+++ Records for this exercise +++

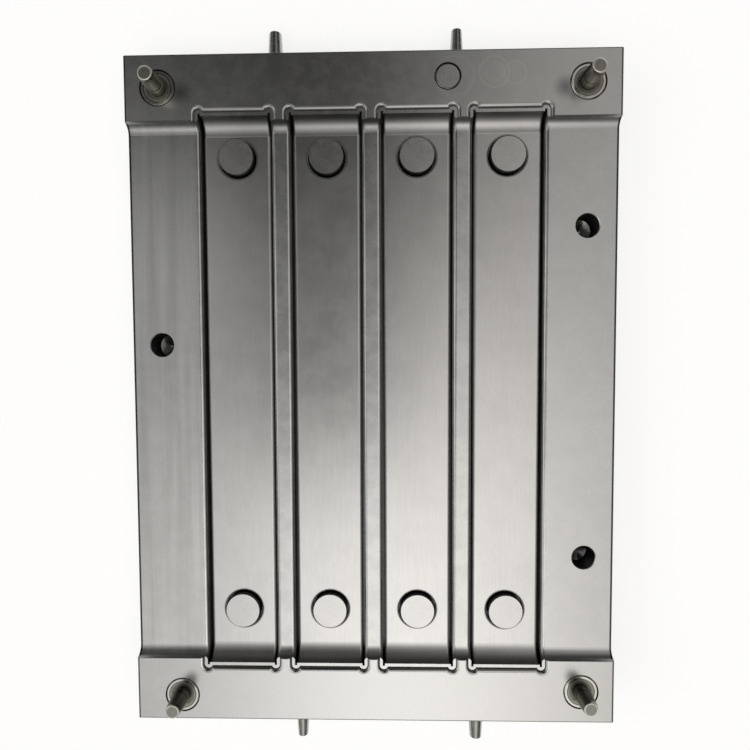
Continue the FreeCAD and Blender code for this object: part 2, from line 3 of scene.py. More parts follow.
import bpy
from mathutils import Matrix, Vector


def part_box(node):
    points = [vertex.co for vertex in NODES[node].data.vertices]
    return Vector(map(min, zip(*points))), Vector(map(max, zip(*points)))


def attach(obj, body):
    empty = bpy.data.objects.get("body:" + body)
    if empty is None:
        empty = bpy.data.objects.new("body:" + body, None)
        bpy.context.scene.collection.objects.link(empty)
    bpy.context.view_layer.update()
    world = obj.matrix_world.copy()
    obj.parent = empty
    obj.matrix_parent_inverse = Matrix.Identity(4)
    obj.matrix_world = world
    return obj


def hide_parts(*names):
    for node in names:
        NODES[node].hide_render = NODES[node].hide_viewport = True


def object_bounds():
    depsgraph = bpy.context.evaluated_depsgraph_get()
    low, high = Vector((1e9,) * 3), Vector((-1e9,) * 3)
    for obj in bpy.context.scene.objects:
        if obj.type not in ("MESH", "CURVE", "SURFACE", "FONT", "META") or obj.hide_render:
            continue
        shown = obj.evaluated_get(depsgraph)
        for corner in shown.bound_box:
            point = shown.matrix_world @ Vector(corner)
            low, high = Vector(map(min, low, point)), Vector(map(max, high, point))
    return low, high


bl_info = {
    "name": "Mould Half Finishes",
    "version": (1, 0, 0),
    "blender": (4, 5, 0),
    "location": "View3D > Sidebar > Mould",
    "description": "Finishes the steel pieces of a compression mould half and sets them on a stage",
    "category": "Object",
}

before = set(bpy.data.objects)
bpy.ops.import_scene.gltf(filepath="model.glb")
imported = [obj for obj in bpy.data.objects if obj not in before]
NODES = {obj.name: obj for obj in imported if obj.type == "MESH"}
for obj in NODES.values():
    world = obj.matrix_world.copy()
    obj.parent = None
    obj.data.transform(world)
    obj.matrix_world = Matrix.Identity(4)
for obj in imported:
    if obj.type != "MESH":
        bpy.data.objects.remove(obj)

import math

import bmesh
import bpy
from bpy.props import FloatProperty, FloatVectorProperty, PointerProperty
from mathutils import Euler, Vector

CAD_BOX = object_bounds()
BODY = "root"
SMOOTH_ANGLE = math.radians(24)
PLATE_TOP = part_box("mould_plate")[1][2]

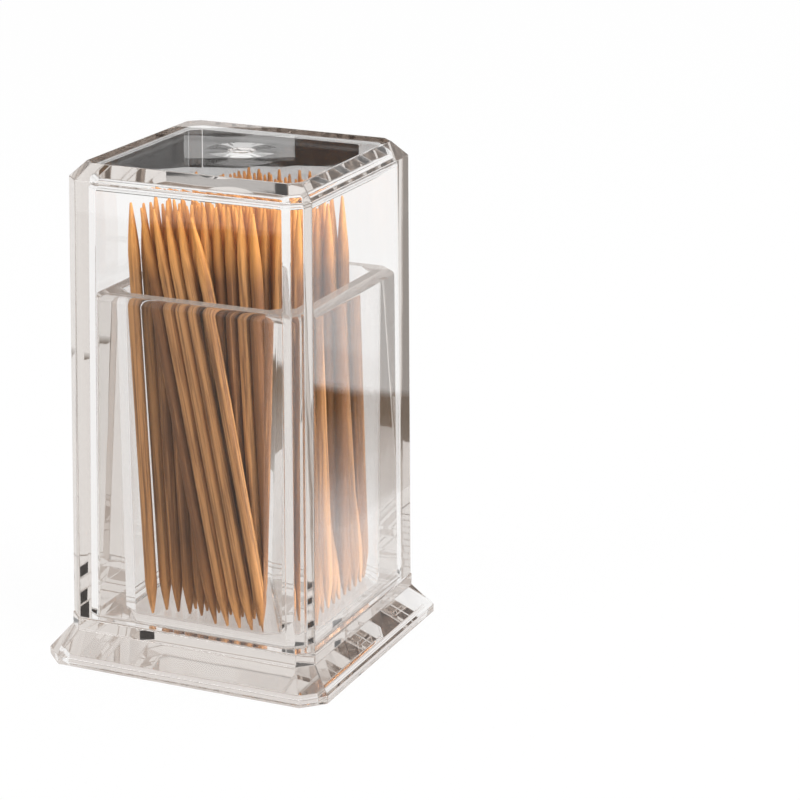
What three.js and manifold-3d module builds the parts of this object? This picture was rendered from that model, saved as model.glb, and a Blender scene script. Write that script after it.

+++

Your objective
Using the listing above, please repeat every entry exactly.

Response
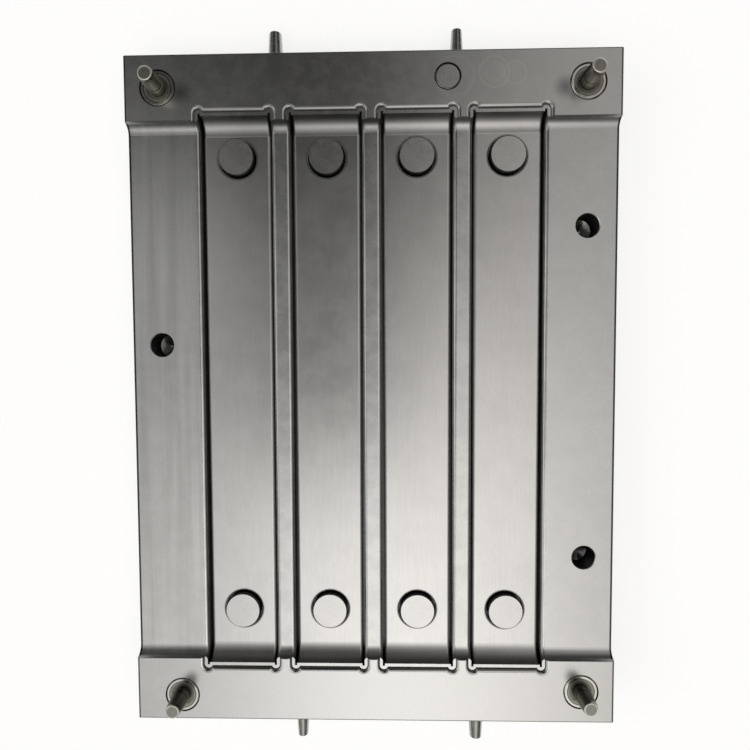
Continue the FreeCAD and Blender code for this object: part 2, from line 3 of scene.py. More parts follow.
import bpy
from mathutils import Matrix, Vector


def part_box(node):
    points = [vertex.co for vertex in NODES[node].data.vertices]
    return Vector(map(min, zip(*points))), Vector(map(max, zip(*points)))


def attach(obj, body):
    empty = bpy.data.objects.get("body:" + body)
    if empty is None:
        empty = bpy.data.objects.new("body:" + body, None)
        bpy.context.scene.collection.objects.link(empty)
    bpy.context.view_layer.update()
    world = obj.matrix_world.copy()
    obj.parent = empty
    obj.matrix_parent_inverse = Matrix.Identity(4)
    obj.matrix_world = world
    return obj


def hide_parts(*names):
    for node in names:
        NODES[node].hide_render = NODES[node].hide_viewport = True


def object_bounds():
    depsgraph = bpy.context.evaluated_depsgraph_get()
    low, high = Vector((1e9,) * 3), Vector((-1e9,) * 3)
    for obj in bpy.context.scene.objects:
        if obj.type not in ("MESH", "CURVE", "SURFACE", "FONT", "META") or obj.hide_render:
            continue
        shown = obj.evaluated_get(depsgraph)
        for corner in shown.bound_box:
            point = shown.matrix_world @ Vector(corner)
            low, high = Vector(map(min, low, point)), Vector(map(max, high, point))
    return low, high


bl_info = {
    "name": "Mould Half Finishes",
    "version": (1, 0, 0),
    "blender": (4, 5, 0),
    "location": "View3D > Sidebar > Mould",
    "description": "Finishes the steel pieces of a compression mould half and sets them on a stage",
    "category": "Object",
}

before = set(bpy.data.objects)
bpy.ops.import_scene.gltf(filepath="model.glb")
imported = [obj for obj in bpy.data.objects if obj not in before]
NODES = {obj.name: obj for obj in imported if obj.type == "MESH"}
for obj in NODES.values():
    world = obj.matrix_world.copy()
    obj.parent = None
    obj.data.transform(world)
    obj.matrix_world = Matrix.Identity(4)
for obj in imported:
    if obj.type != "MESH":
        bpy.data.objects.remove(obj)

import math

import bmesh
import bpy
from bpy.props import FloatProperty, FloatVectorProperty, PointerProperty
from mathutils import Euler, Vector

CAD_BOX = object_bounds()
BODY = "root"
SMOOTH_ANGLE = math.radians(24)
PLATE_TOP = part_box("mould_plate")[1][2]

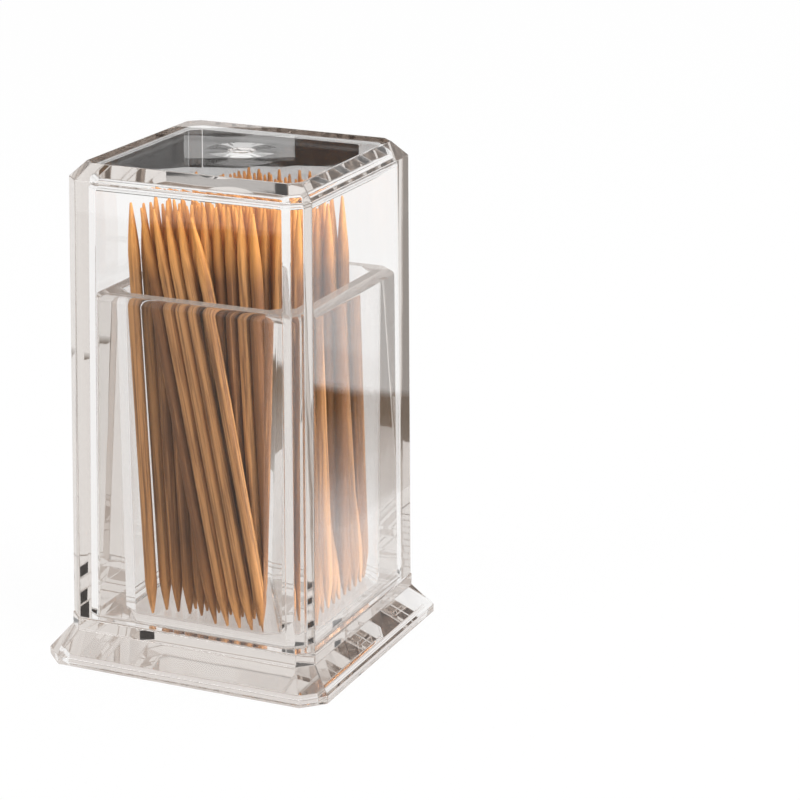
What three.js and manifold-3d module builds the parts of this object? This picture was rendered from that model, saved as model.glb, and a Blender scene script. Write that script after it.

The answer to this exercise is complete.